Firewall Builder provides convenient wizard-like dialog that helps create new cluster object from existing individual firewall objects. You start with the list of firewall objects where you choose which firewalls should become members of the cluster. Next, the program finds interfaces of the member firewalls that have the same name and can be part of the cluster and creates cluster interfaces with the same name (Figure 6). Not all interfaces are eligible, for example bridge ports, bonding interface slaves or parents of vlan interfaces can not be used for the cluster. You can add, remove or rename cluster interfaces, as well as change which interfaces of the member firewalls are used with each one. On the next page of the wizard you can change failover protocols and add, remove or change IP addresses of cluster interfaces. Finally, you can choose to use policy and NAT rules of one of the member firewalls to populate Policy and NAT rule sets of the new cluster. If this is done, all references to the original member firewall and its interfaces in rules are replaced with references to the cluster and its interfaces. The program also creates backup copies of the member firewall objects with the name with suffix "-bak" and clears Policy and NAT rule sets of the member firewall objects used with the cluster before new cluster is created.

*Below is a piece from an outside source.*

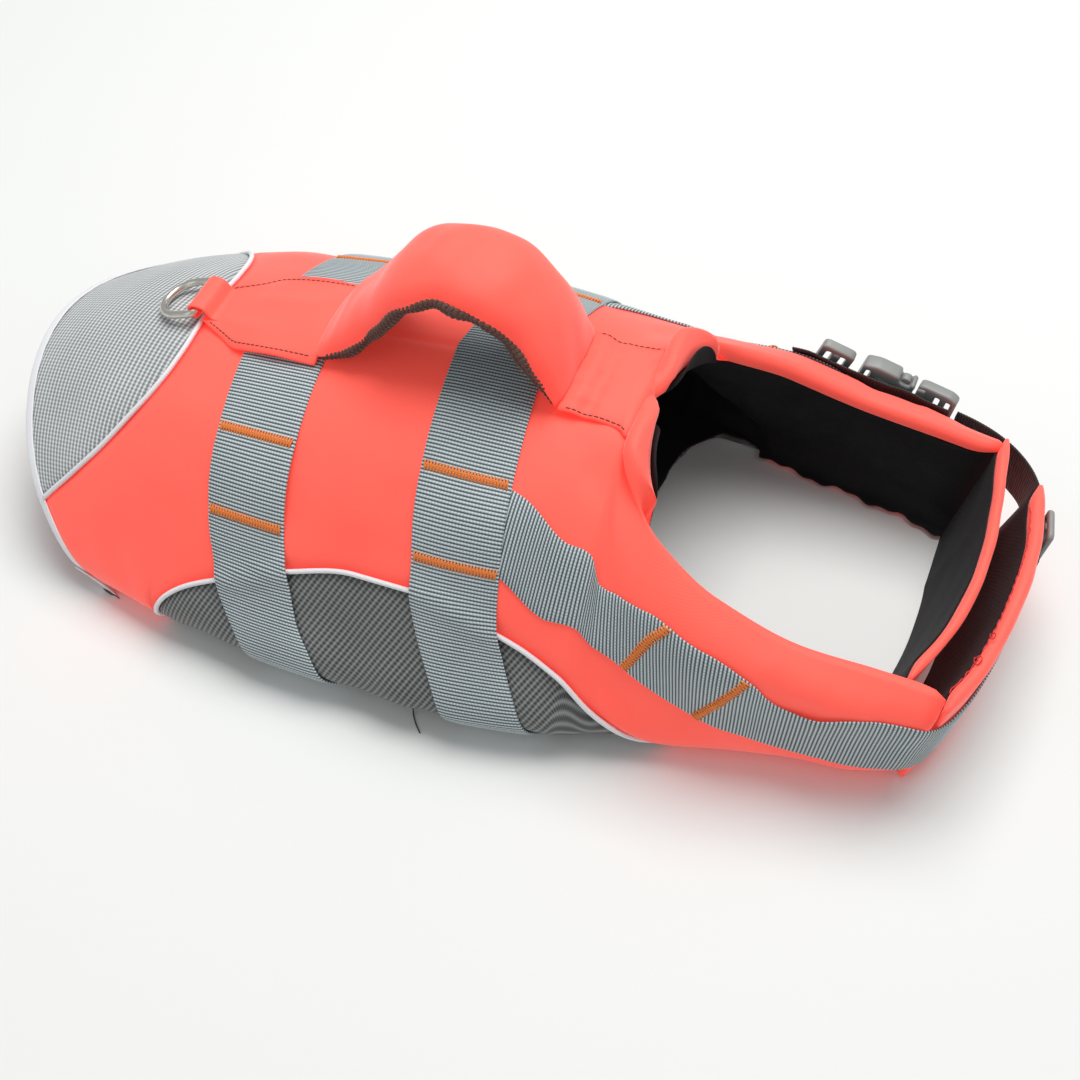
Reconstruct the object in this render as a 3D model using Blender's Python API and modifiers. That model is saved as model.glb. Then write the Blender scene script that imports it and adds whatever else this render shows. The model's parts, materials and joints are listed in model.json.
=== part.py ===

Figure 6. New cluster wizard
To generate script or configuration files for both member firewalls, you need to compile cluster object just like you normally compile standalone firewall. Use toolbar buttons or context menu to do this. The program will compile cluster Policy, NAT and Routing rule sets twice, for each member firewall. As the result, it produces two scripts or configuration files, one for each member. Built-in policy installer then can install these geenrated files on the member firewalls.